Stated problem: Only the lines from the start of the material through the line containing "along its grain." are to be extracted, exactly as they appear.

Data shown:
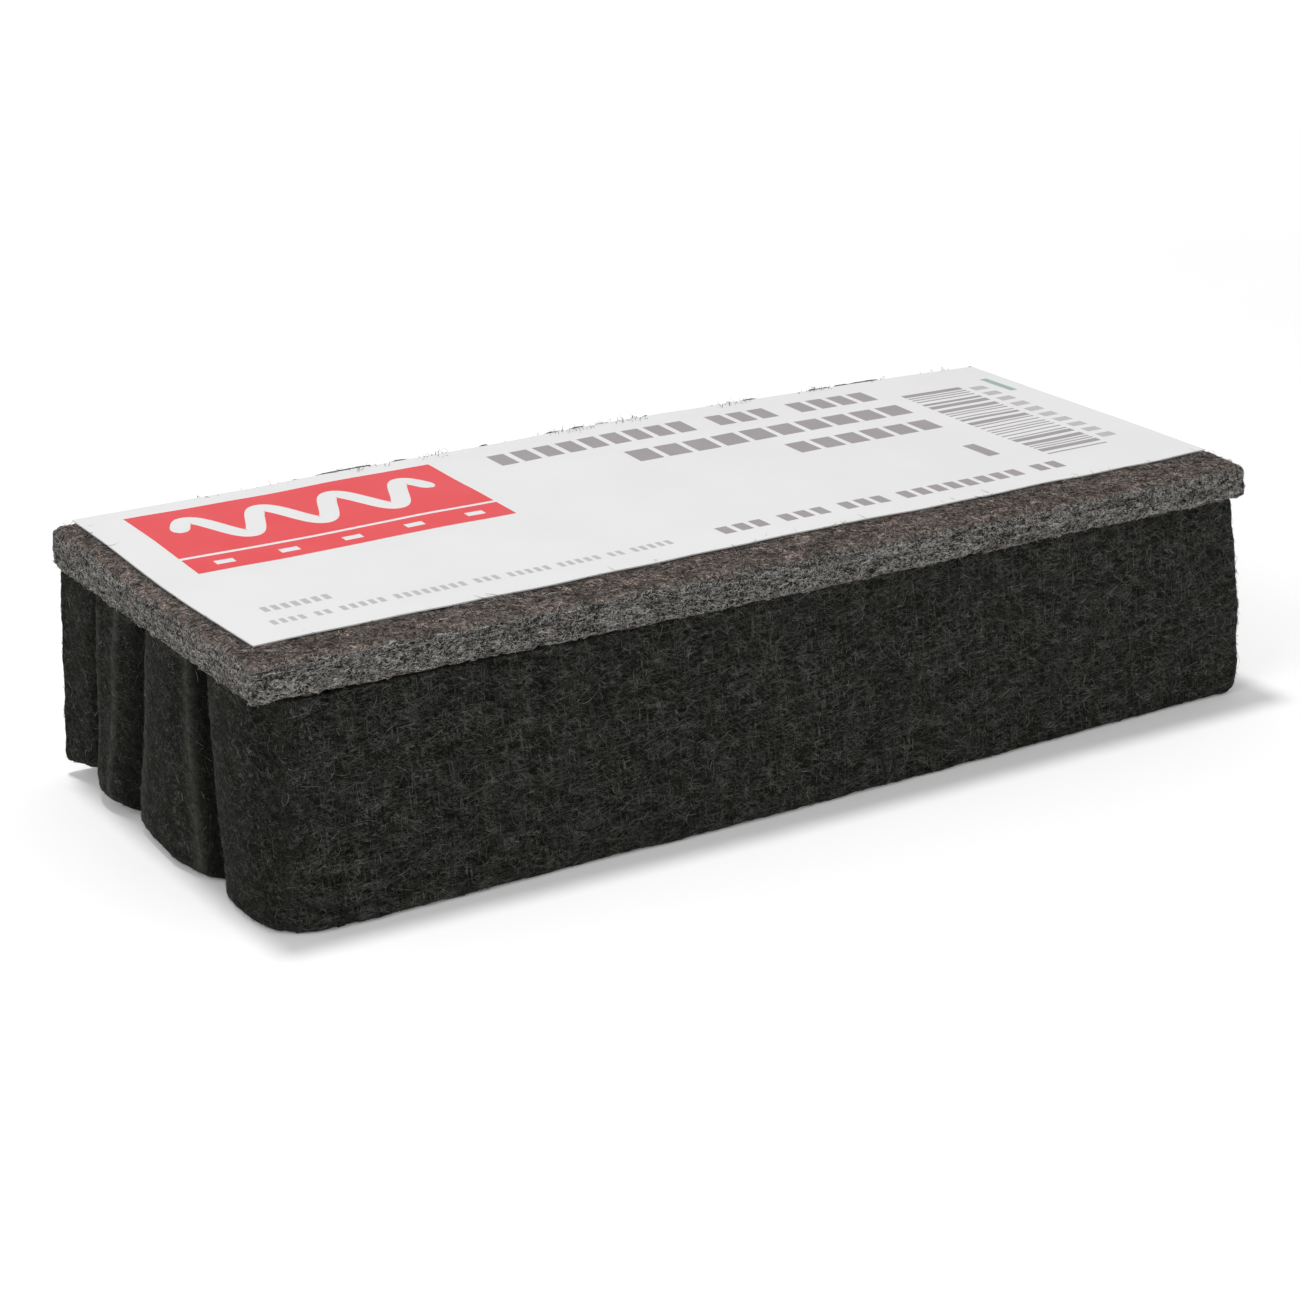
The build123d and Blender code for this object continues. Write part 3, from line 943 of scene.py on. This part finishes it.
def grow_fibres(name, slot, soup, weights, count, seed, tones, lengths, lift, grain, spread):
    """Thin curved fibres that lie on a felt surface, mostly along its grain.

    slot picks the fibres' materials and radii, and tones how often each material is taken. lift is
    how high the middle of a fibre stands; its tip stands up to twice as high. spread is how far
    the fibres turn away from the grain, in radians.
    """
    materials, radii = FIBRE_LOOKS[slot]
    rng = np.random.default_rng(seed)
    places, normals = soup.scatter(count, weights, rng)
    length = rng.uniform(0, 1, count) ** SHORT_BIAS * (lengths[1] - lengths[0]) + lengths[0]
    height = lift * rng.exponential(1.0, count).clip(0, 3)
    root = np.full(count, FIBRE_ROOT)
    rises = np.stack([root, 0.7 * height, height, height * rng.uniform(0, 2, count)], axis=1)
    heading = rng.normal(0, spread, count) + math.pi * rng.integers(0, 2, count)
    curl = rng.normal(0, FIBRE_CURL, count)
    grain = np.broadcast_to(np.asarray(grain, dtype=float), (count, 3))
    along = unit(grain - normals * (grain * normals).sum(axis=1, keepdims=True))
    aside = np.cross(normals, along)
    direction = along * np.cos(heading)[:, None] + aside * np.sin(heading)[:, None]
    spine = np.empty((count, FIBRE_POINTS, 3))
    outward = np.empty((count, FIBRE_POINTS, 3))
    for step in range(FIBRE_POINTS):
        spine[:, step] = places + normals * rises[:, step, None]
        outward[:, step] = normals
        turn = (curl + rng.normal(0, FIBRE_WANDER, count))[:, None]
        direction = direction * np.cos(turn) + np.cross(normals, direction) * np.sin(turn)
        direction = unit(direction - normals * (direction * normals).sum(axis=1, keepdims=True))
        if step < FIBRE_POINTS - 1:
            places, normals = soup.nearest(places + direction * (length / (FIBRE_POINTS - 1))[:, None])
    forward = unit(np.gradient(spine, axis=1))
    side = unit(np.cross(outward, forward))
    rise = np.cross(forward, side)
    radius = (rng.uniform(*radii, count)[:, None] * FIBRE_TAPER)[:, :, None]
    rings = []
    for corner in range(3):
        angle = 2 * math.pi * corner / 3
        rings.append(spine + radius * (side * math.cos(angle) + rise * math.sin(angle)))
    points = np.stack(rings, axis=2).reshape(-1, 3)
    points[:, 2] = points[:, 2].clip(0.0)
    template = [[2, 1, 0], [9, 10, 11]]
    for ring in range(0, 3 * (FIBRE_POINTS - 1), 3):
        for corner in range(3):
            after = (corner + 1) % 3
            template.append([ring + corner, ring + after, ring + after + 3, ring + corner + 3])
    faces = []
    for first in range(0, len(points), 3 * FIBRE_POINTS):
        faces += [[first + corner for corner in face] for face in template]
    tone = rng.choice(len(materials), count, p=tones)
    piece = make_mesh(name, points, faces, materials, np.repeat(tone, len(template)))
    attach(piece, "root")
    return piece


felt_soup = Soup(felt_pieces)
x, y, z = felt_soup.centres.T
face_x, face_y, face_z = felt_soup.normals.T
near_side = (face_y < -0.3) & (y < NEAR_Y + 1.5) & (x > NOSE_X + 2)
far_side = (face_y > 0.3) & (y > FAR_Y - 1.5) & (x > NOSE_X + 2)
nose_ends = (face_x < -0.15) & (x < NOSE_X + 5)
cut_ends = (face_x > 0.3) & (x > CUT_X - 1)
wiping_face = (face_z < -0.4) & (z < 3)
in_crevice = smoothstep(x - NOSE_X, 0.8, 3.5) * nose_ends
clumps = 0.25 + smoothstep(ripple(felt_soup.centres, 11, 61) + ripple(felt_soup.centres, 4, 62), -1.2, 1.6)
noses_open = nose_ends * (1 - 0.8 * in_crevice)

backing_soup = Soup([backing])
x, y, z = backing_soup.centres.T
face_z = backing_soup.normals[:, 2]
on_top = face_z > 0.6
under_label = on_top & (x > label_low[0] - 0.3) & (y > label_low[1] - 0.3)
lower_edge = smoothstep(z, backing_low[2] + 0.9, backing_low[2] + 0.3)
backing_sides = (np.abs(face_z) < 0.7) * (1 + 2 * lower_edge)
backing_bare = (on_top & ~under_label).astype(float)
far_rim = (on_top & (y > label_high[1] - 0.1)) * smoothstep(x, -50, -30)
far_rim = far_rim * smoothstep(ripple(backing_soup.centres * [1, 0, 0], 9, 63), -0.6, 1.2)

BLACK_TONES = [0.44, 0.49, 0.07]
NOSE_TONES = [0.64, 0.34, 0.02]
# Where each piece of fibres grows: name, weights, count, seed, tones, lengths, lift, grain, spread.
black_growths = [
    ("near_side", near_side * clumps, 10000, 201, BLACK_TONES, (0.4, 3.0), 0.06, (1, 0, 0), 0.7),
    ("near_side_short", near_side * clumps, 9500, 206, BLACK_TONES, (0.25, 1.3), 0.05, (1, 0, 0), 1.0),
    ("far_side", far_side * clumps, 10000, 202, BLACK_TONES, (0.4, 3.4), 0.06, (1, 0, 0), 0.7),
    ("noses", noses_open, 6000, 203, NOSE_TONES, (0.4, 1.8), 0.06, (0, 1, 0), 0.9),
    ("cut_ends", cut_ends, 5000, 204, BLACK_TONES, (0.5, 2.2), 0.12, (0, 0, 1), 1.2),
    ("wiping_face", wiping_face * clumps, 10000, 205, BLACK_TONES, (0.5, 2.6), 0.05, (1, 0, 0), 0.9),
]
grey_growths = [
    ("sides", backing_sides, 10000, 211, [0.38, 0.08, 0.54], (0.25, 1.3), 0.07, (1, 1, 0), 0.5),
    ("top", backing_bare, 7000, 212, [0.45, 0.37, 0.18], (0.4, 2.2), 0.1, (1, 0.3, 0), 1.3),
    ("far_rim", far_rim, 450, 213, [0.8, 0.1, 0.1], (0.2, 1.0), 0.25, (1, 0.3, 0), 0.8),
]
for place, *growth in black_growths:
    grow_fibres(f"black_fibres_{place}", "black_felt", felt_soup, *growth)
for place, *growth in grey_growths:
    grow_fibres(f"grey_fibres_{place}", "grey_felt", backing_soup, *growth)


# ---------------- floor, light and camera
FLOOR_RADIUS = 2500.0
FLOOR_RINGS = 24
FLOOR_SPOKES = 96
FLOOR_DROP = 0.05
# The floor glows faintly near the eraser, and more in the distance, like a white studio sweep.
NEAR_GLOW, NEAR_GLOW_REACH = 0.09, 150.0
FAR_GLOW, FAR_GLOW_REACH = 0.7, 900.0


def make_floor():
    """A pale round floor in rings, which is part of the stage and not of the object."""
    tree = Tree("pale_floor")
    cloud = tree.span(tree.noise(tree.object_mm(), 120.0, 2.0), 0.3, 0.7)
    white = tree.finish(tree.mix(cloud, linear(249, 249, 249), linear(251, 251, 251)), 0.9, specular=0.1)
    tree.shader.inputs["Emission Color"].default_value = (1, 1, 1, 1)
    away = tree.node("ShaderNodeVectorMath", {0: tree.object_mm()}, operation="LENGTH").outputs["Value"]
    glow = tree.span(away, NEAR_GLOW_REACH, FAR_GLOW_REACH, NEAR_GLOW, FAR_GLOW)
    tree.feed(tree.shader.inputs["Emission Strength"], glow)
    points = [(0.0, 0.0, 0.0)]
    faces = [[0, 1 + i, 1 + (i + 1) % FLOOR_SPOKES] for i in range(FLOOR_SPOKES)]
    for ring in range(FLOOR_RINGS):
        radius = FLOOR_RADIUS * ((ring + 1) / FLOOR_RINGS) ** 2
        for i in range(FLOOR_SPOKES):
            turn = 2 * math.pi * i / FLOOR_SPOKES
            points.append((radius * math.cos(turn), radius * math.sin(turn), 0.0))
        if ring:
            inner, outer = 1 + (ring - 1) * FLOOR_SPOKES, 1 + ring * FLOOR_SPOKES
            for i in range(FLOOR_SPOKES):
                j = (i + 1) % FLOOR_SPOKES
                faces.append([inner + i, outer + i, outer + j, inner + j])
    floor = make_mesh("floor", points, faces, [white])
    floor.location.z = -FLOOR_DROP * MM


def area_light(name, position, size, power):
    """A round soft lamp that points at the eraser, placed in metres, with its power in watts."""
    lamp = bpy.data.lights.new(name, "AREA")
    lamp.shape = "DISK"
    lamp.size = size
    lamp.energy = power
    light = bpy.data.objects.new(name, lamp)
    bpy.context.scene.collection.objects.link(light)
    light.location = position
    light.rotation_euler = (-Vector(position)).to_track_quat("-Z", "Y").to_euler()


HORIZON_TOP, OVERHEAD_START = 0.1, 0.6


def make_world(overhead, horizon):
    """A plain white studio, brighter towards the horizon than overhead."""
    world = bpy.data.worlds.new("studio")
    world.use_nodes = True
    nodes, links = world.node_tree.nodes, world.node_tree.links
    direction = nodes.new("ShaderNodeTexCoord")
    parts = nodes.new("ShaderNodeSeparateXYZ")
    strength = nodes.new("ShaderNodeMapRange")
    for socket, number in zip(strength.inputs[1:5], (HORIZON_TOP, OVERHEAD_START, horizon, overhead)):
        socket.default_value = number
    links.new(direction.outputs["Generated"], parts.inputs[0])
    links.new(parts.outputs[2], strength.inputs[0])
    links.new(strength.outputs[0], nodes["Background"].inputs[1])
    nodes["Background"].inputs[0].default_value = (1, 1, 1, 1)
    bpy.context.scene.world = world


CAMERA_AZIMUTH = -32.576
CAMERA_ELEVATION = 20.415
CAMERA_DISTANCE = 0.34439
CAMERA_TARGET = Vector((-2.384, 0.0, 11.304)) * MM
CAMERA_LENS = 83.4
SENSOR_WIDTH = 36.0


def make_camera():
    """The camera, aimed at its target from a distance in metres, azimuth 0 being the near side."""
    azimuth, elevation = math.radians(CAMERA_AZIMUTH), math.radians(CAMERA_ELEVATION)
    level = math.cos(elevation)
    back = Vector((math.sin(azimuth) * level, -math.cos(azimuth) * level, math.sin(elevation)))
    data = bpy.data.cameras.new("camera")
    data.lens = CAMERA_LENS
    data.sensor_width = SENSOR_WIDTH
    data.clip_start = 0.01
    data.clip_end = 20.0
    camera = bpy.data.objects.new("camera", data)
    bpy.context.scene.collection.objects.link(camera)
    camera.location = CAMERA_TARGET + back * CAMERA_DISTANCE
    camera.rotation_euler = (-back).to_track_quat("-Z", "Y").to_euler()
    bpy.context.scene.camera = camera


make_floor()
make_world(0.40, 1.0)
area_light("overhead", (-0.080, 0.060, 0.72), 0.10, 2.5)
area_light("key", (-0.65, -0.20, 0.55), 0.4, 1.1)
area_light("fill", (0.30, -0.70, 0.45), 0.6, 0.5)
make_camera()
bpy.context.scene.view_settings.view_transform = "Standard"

Full answer:
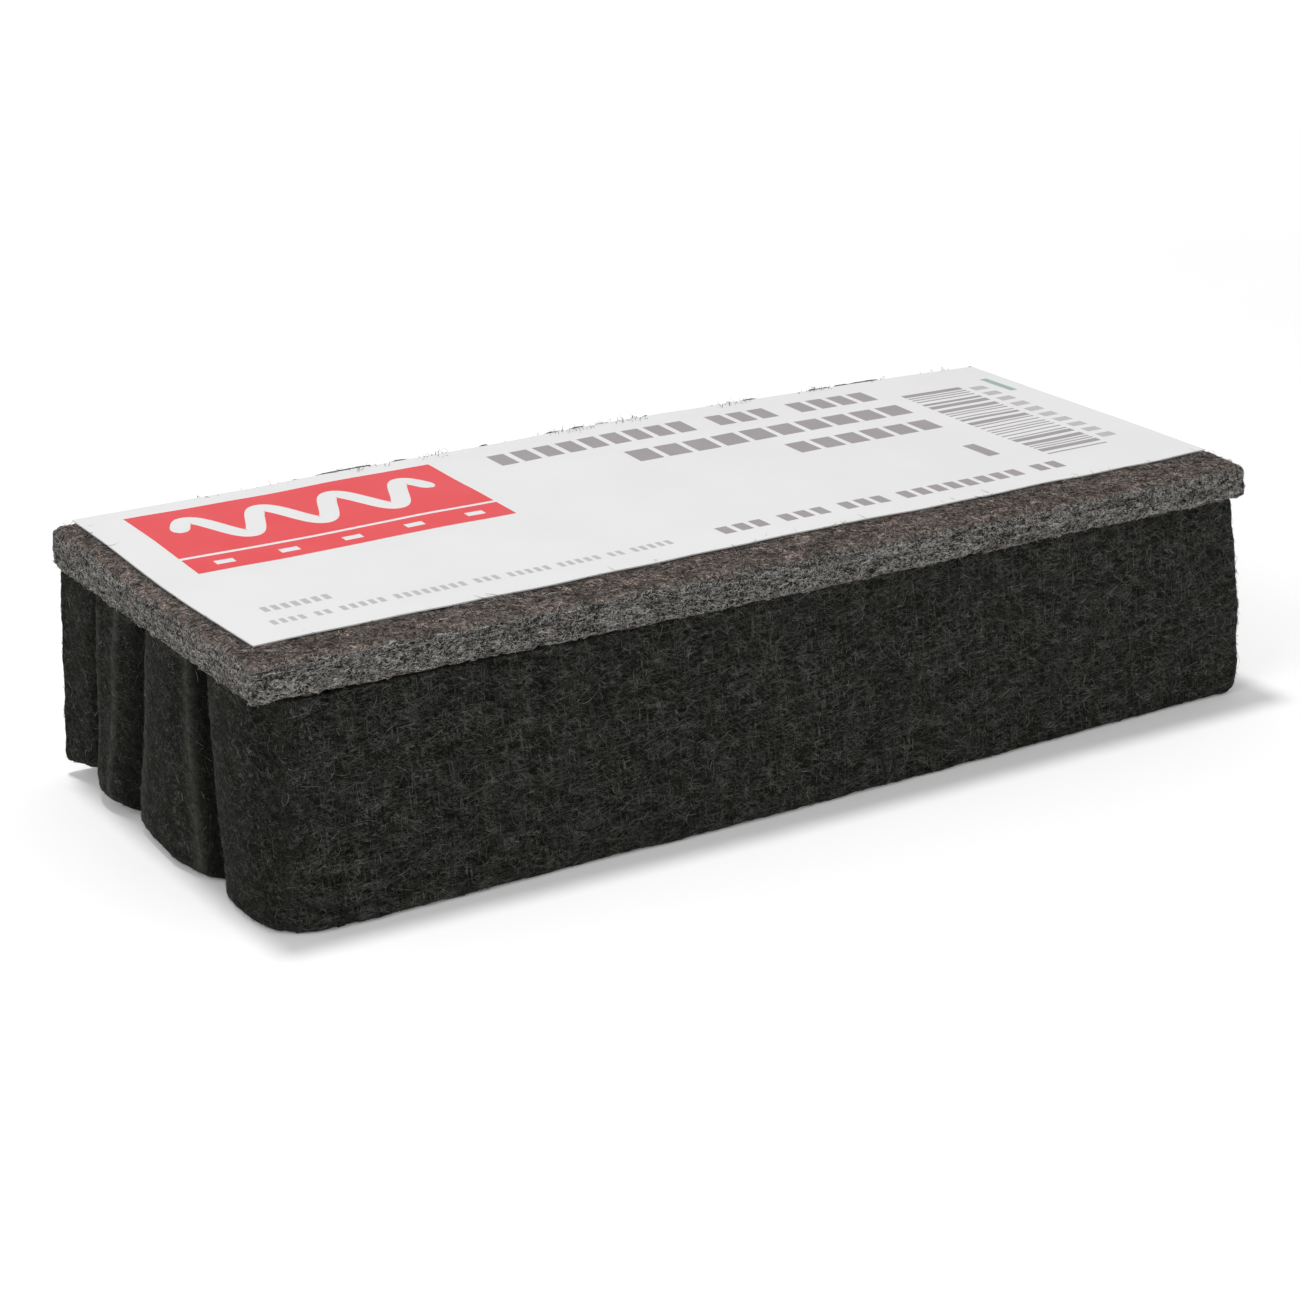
The build123d and Blender code for this object continues. Write part 3, from line 943 of scene.py on. This part finishes it.
def grow_fibres(name, slot, soup, weights, count, seed, tones, lengths, lift, grain, spread):
    """Thin curved fibres that lie on a felt surface, mostly along its grain.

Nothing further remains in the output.